TASK OBJECTIVE: Below is a listing; copy all of it exactly.
----------------
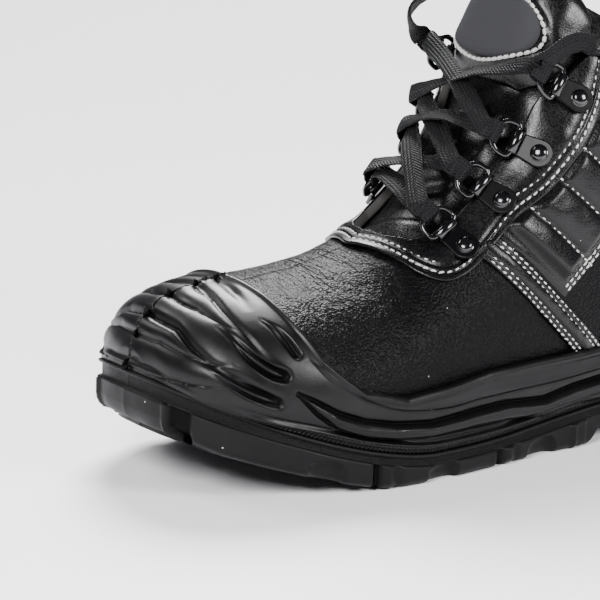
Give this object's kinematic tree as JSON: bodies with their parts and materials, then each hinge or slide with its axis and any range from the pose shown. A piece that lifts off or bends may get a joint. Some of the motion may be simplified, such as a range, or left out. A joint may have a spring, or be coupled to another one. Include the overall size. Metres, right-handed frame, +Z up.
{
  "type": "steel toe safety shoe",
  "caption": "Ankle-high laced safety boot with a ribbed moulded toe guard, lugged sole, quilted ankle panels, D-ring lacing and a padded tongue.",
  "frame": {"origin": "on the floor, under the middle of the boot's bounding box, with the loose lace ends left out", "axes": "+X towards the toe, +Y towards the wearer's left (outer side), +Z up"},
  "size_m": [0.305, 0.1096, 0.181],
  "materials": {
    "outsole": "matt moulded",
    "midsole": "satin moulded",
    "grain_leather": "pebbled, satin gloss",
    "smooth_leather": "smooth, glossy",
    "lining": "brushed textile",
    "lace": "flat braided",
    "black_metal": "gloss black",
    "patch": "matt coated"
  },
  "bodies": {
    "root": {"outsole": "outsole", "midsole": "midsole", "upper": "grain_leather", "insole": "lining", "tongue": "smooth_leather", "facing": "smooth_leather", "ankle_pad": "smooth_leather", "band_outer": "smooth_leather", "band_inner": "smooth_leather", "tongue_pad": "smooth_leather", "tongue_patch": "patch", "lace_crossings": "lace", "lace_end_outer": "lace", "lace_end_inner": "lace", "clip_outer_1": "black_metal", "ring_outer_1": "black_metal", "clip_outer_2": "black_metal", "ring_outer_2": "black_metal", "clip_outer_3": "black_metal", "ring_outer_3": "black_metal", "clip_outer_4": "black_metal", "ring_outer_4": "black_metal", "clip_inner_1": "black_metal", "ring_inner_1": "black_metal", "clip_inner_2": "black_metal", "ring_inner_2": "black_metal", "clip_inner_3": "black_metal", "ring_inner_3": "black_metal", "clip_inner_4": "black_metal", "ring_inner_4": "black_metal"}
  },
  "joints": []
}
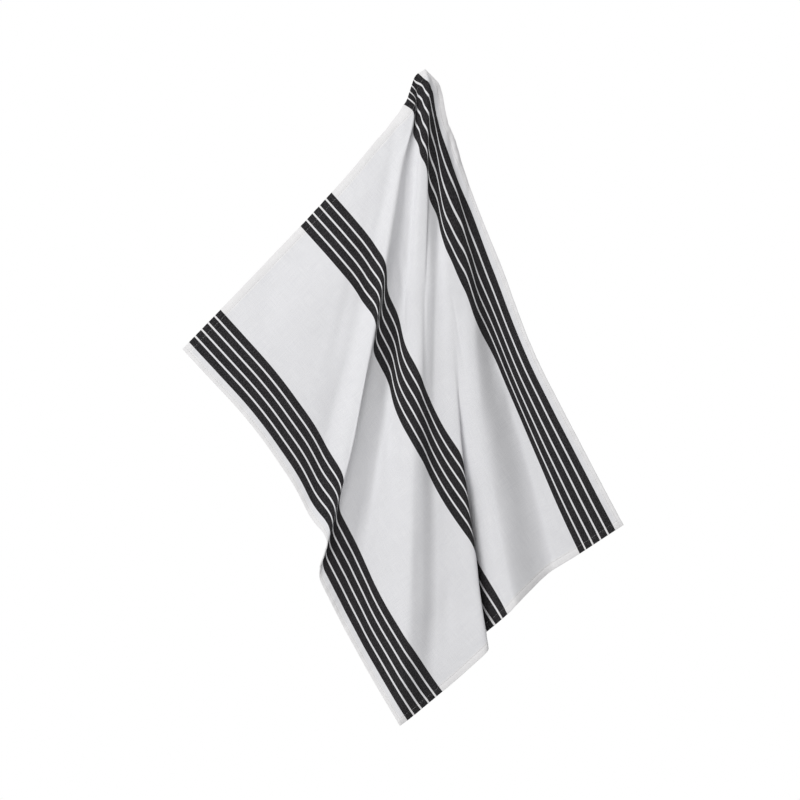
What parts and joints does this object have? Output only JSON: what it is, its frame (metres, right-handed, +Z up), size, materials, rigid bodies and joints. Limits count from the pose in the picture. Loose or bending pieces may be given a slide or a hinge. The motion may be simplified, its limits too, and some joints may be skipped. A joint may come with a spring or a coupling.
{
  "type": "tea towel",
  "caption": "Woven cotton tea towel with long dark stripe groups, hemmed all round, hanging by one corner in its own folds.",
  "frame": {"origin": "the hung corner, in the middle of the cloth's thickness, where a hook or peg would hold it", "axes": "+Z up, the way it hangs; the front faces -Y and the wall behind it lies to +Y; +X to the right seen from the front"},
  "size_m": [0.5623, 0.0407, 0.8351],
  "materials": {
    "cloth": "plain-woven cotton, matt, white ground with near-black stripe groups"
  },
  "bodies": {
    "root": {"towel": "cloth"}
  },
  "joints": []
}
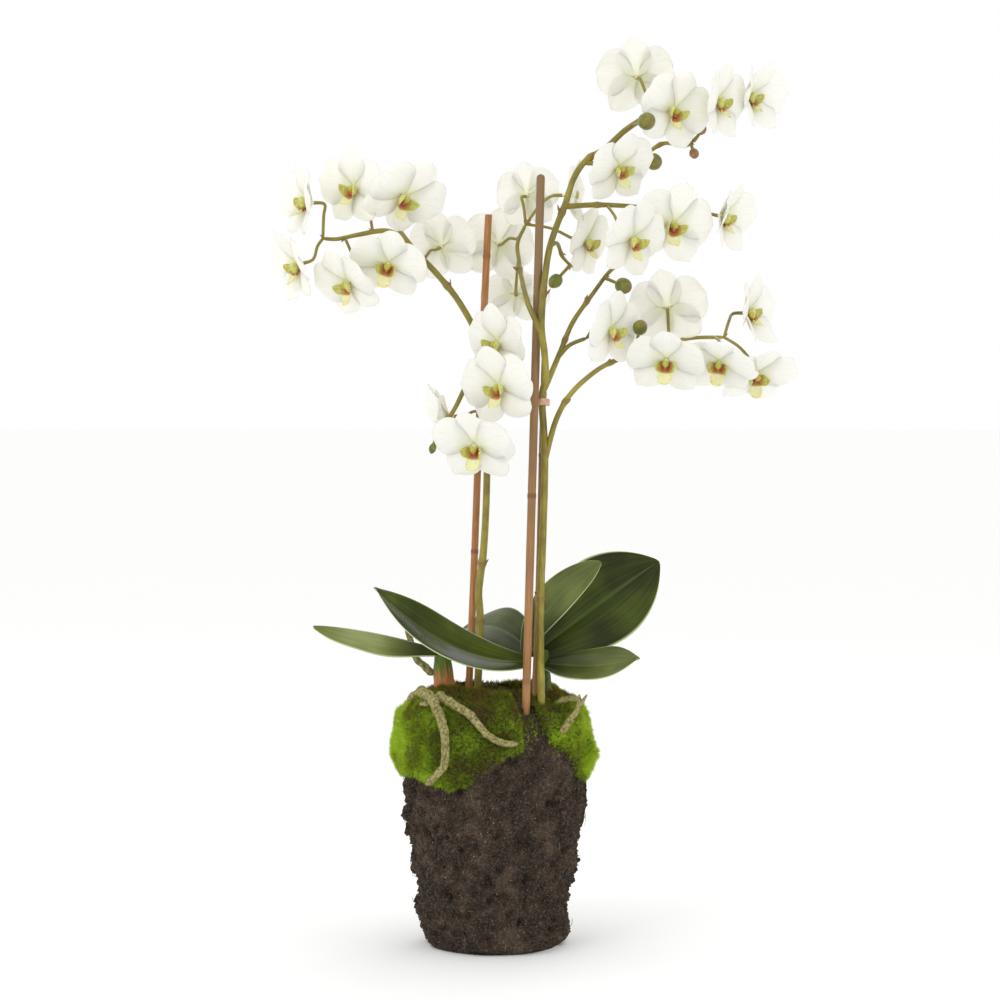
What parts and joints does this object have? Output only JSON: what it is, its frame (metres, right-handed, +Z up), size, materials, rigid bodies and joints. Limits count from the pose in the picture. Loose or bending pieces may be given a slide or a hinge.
----------------
REPLY TO THE EXERCISE:
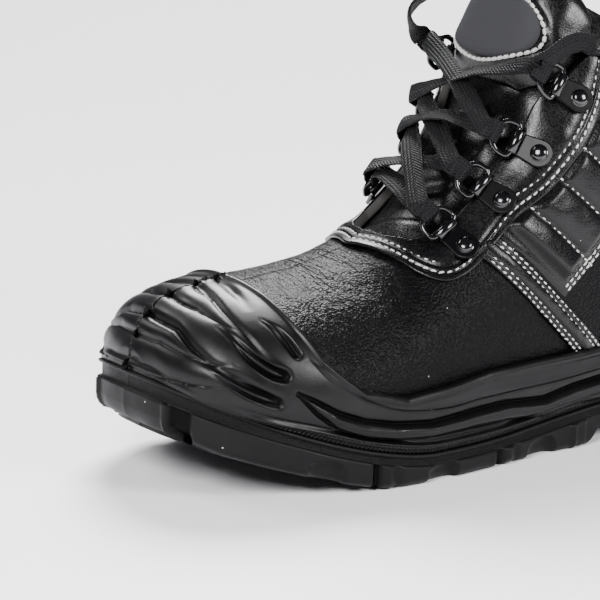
Give this object's kinematic tree as JSON: bodies with their parts and materials, then each hinge or slide with its axis and any range from the pose shown. A piece that lifts off or bends may get a joint. Some of the motion may be simplified, such as a range, or left out. A joint may have a spring, or be coupled to another one. Include the overall size. Metres, right-handed frame, +Z up.
{
  "type": "steel toe safety shoe",
  "caption": "Ankle-high laced safety boot with a ribbed moulded toe guard, lugged sole, quilted ankle panels, D-ring lacing and a padded tongue.",
  "frame": {"origin": "on the floor, under the middle of the boot's bounding box, with the loose lace ends left out", "axes": "+X towards the toe, +Y towards the wearer's left (outer side), +Z up"},
  "size_m": [0.305, 0.1096, 0.181],
  "materials": {
    "outsole": "matt moulded",
    "midsole": "satin moulded",
    "grain_leather": "pebbled, satin gloss",
    "smooth_leather": "smooth, glossy",
    "lining": "brushed textile",
    "lace": "flat braided",
    "black_metal": "gloss black",
    "patch": "matt coated"
  },
  "bodies": {
    "root": {"outsole": "outsole", "midsole": "midsole", "upper": "grain_leather", "insole": "lining", "tongue": "smooth_leather", "facing": "smooth_leather", "ankle_pad": "smooth_leather", "band_outer": "smooth_leather", "band_inner": "smooth_leather", "tongue_pad": "smooth_leather", "tongue_patch": "patch", "lace_crossings": "lace", "lace_end_outer": "lace", "lace_end_inner": "lace", "clip_outer_1": "black_metal", "ring_outer_1": "black_metal", "clip_outer_2": "black_metal", "ring_outer_2": "black_metal", "clip_outer_3": "black_metal", "ring_outer_3": "black_metal", "clip_outer_4": "black_metal", "ring_outer_4": "black_metal", "clip_inner_1": "black_metal", "ring_inner_1": "black_metal", "clip_inner_2": "black_metal", "ring_inner_2": "black_metal", "clip_inner_3": "black_metal", "ring_inner_3": "black_metal", "clip_inner_4": "black_metal", "ring_inner_4": "black_metal"}
  },
  "joints": []
}
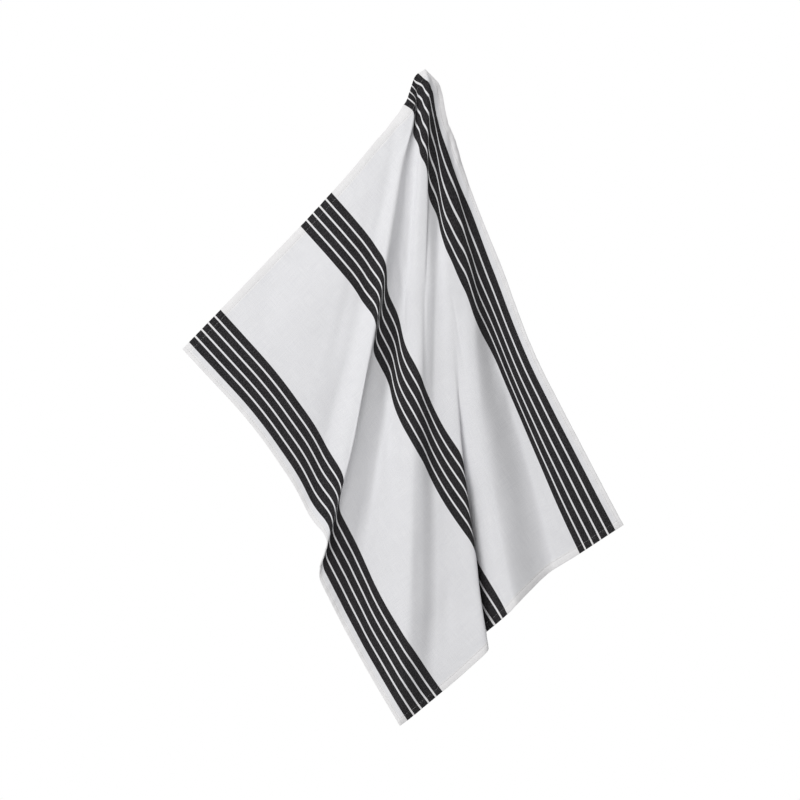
What parts and joints does this object have? Output only JSON: what it is, its frame (metres, right-handed, +Z up), size, materials, rigid bodies and joints. Limits count from the pose in the picture. Loose or bending pieces may be given a slide or a hinge. The motion may be simplified, its limits too, and some joints may be skipped. A joint may come with a spring or a coupling.
{
  "type": "tea towel",
  "caption": "Woven cotton tea towel with long dark stripe groups, hemmed all round, hanging by one corner in its own folds.",
  "frame": {"origin": "the hung corner, in the middle of the cloth's thickness, where a hook or peg would hold it", "axes": "+Z up, the way it hangs; the front faces -Y and the wall behind it lies to +Y; +X to the right seen from the front"},
  "size_m": [0.5623, 0.0407, 0.8351],
  "materials": {
    "cloth": "plain-woven cotton, matt, white ground with near-black stripe groups"
  },
  "bodies": {
    "root": {"towel": "cloth"}
  },
  "joints": []
}
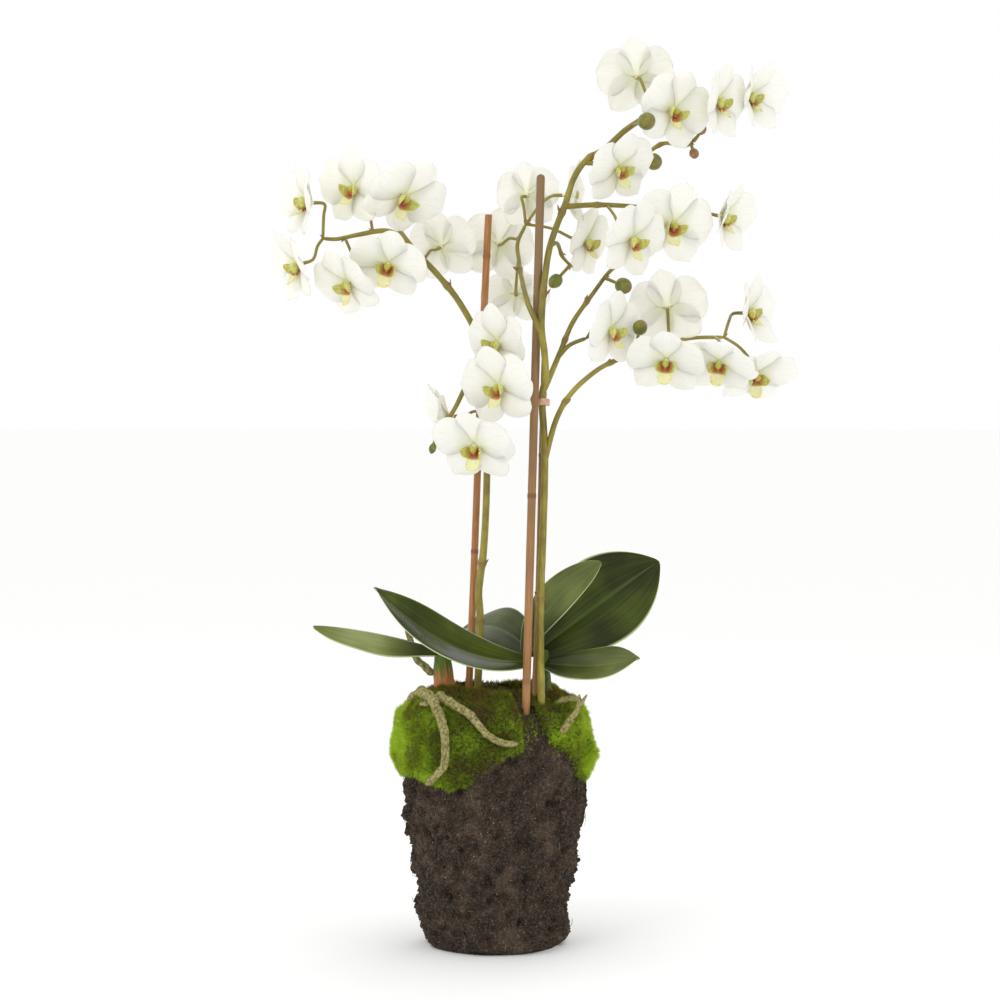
What parts and joints does this object have? Output only JSON: what it is, its frame (metres, right-handed, +Z up), size, materials, rigid bodies and joints. Limits count from the pose in the picture. Loose or bending pieces may be given a slide or a hinge.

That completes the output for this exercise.